Umar Iqbal, postdoctoral researcher at the University of Washington and lead author of the paper, responded, “This is a broad statement without any concrete details.”
Amazon also insisted it does not sell data, which the paper does not allege. “We are not in the business of selling data and we do not share Alexa requests with advertising networks,” the US giant said.
If you ask Alexa to order paper towels or to play a song on Amazon Music, the record of that purchase or song play may inform relevant ads shown on Amazon or other sites where Amazon places ads
Iqbal countered, with references to the study’s paper: “We find evidence of Alexa Skills directly communicating with advertising/tracking services (section 4.2). We also note that Amazon’s advertising partners sync their cookies with Amazon and bid higher than non-partner advertisers (section 5.5). A logical explanation for this behavior is that Amazon/Skills share/sell user interest data with their advertising partners. We do not claim that Amazon directly shares voice input/transcripts with advertising networks.”
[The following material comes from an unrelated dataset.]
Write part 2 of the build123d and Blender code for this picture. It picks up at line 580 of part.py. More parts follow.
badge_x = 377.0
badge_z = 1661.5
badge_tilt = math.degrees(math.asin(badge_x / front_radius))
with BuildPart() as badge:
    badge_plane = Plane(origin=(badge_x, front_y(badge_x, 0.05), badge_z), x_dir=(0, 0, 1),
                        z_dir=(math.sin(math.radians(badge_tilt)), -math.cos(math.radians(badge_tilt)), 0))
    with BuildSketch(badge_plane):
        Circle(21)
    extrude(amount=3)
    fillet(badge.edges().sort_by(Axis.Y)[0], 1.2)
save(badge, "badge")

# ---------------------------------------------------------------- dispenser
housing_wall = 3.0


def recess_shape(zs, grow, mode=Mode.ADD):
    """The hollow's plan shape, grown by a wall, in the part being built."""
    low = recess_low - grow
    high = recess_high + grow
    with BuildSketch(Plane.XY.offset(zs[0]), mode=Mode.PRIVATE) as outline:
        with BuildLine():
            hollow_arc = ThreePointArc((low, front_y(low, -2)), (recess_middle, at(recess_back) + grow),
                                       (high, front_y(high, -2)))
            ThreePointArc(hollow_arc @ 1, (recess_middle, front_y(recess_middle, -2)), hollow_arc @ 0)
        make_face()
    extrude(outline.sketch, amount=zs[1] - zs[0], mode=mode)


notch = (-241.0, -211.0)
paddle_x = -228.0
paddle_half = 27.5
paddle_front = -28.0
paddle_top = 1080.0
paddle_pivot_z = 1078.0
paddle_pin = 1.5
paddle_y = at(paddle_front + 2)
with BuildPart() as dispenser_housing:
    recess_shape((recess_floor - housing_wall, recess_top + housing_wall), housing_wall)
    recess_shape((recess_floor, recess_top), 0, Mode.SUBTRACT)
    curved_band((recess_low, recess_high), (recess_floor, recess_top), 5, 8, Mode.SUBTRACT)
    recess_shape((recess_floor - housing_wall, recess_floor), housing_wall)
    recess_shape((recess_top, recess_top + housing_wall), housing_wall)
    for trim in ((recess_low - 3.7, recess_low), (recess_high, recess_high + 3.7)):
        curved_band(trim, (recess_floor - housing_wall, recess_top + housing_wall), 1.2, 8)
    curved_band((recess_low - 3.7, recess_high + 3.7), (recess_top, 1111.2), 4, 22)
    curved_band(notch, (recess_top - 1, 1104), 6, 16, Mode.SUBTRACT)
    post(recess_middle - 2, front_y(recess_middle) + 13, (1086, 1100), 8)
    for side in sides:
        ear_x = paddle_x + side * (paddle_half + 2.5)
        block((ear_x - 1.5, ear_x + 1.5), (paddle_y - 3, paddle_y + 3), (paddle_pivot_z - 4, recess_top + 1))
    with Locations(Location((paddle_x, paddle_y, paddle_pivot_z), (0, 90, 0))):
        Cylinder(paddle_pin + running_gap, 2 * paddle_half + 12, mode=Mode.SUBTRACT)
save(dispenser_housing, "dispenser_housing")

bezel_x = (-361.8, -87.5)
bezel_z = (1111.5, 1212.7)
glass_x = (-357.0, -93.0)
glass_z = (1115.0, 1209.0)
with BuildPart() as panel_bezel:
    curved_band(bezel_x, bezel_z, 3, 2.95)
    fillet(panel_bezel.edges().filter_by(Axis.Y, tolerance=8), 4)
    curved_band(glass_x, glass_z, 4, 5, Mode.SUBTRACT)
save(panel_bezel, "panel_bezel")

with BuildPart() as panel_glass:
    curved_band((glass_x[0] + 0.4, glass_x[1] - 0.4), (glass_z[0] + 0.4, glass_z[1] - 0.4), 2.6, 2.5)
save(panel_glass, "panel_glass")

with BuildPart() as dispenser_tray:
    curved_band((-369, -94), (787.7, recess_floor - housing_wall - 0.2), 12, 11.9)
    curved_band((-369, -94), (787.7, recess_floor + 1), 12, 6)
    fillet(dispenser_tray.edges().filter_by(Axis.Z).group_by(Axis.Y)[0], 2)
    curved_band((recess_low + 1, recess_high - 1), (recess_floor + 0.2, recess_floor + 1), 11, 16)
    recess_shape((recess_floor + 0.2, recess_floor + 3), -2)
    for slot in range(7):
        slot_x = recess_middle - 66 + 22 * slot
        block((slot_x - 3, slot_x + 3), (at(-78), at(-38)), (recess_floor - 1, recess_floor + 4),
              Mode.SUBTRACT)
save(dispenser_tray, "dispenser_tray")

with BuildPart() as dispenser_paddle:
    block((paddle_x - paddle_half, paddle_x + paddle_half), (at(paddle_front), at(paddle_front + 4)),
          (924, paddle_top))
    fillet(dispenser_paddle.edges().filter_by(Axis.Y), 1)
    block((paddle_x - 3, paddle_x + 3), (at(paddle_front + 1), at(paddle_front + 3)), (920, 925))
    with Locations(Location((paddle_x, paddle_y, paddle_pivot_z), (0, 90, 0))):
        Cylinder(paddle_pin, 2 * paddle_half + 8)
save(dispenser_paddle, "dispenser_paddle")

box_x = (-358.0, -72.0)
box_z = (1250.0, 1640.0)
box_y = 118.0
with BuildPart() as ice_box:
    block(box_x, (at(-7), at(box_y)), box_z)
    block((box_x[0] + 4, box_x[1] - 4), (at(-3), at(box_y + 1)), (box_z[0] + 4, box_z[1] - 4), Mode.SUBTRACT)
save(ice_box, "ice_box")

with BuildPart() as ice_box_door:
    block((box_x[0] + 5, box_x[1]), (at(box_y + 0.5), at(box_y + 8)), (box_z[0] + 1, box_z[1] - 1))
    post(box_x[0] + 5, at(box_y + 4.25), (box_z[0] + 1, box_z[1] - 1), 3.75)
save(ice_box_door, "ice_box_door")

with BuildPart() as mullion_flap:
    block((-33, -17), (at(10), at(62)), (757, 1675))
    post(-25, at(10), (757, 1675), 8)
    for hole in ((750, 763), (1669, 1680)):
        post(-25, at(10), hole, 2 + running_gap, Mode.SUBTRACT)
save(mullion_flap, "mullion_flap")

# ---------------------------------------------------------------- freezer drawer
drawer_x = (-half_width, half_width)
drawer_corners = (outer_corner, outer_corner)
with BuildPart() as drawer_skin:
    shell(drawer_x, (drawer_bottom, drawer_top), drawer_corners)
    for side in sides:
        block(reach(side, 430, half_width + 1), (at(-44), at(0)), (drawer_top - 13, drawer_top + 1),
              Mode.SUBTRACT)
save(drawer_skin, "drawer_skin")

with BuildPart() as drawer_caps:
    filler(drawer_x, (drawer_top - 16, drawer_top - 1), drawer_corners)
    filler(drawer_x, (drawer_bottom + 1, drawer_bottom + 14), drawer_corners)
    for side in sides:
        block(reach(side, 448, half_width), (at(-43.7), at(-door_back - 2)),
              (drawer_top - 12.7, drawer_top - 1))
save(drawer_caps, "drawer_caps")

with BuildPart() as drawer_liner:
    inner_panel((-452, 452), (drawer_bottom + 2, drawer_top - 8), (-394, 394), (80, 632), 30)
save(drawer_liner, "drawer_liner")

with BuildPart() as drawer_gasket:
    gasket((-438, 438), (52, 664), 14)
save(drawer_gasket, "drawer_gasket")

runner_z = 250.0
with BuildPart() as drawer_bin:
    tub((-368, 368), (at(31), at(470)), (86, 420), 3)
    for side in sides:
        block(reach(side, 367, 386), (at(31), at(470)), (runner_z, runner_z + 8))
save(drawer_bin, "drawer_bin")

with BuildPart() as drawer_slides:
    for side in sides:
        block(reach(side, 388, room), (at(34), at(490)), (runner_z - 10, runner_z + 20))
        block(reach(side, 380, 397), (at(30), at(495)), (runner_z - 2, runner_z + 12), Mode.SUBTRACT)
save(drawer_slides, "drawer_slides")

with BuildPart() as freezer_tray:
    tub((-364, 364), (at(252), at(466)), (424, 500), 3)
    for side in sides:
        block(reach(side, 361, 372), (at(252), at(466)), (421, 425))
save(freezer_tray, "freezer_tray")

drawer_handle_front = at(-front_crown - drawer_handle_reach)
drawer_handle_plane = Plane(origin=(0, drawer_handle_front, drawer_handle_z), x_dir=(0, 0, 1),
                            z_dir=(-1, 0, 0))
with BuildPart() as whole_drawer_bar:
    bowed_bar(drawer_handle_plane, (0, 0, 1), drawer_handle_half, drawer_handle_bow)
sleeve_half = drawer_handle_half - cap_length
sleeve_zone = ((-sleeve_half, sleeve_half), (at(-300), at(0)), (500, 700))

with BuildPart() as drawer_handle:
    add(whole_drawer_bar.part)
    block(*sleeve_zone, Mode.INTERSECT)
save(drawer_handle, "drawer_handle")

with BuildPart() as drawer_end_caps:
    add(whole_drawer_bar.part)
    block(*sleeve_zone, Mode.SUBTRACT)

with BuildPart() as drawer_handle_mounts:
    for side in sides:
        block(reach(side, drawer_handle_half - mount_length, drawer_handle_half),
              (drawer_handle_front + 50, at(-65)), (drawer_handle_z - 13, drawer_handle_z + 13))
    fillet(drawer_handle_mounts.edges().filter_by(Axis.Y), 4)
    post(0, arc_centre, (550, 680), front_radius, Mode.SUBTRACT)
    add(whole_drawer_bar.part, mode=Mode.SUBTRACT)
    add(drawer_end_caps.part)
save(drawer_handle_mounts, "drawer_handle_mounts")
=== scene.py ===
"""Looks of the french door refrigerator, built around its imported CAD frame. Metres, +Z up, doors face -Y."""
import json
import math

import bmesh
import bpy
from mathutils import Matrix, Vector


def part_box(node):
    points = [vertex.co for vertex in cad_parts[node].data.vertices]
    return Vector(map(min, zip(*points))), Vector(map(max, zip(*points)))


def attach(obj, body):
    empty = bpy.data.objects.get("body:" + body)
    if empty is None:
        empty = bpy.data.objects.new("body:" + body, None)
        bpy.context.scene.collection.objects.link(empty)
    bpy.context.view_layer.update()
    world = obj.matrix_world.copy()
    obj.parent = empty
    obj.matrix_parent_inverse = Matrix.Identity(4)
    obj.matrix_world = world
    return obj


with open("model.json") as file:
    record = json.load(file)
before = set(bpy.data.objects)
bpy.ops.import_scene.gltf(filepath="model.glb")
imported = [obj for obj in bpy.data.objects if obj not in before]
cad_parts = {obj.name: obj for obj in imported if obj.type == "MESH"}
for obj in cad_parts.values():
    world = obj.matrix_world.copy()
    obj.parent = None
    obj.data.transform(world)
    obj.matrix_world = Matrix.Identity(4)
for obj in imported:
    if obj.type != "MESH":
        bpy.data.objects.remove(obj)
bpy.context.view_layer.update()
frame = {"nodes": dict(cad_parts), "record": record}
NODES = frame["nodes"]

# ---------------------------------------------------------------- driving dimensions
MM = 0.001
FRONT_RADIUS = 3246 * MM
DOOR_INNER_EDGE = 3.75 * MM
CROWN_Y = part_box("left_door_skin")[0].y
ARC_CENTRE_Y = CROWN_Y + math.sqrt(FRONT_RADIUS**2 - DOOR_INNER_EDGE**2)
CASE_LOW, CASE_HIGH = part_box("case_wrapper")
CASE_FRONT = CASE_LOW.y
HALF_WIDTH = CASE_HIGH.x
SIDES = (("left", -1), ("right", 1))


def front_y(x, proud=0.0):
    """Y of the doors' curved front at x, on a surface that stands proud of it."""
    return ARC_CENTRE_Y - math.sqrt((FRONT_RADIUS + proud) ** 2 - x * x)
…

That is to say, records of Alexa conversations are not handed over verbatim, though the nature of what is discussed is seemingly used to guide the kinds of adverts you’ll be targeted with.
Amazon’s statement continues, “Similar to what you’d experience if you made a purchase on Amazon.com or requested a song through Amazon Music, if you ask Alexa to order paper towels or to play a song on Amazon Music, the record of that purchase or song play may inform relevant ads shown on Amazon or other sites where Amazon places ads. Customers can opt out of interest-based ads from Amazon at anytime on our website.”
Iqbal noted: “This statement actually supports our findings.” ®
Updated to add
On Thursday, researcher Umar Iqbal contacted The Register to say that some clarifications had been made to the paper to avoid potential misinterpretation.
“Most notably, we did not state that Amazon shared raw voice recordings/transcripts with advertisers, but we did find evidence that Amazon processes voice recordings from skill interactions to infer user interests and uses those interests to target ads,” Iqbal said.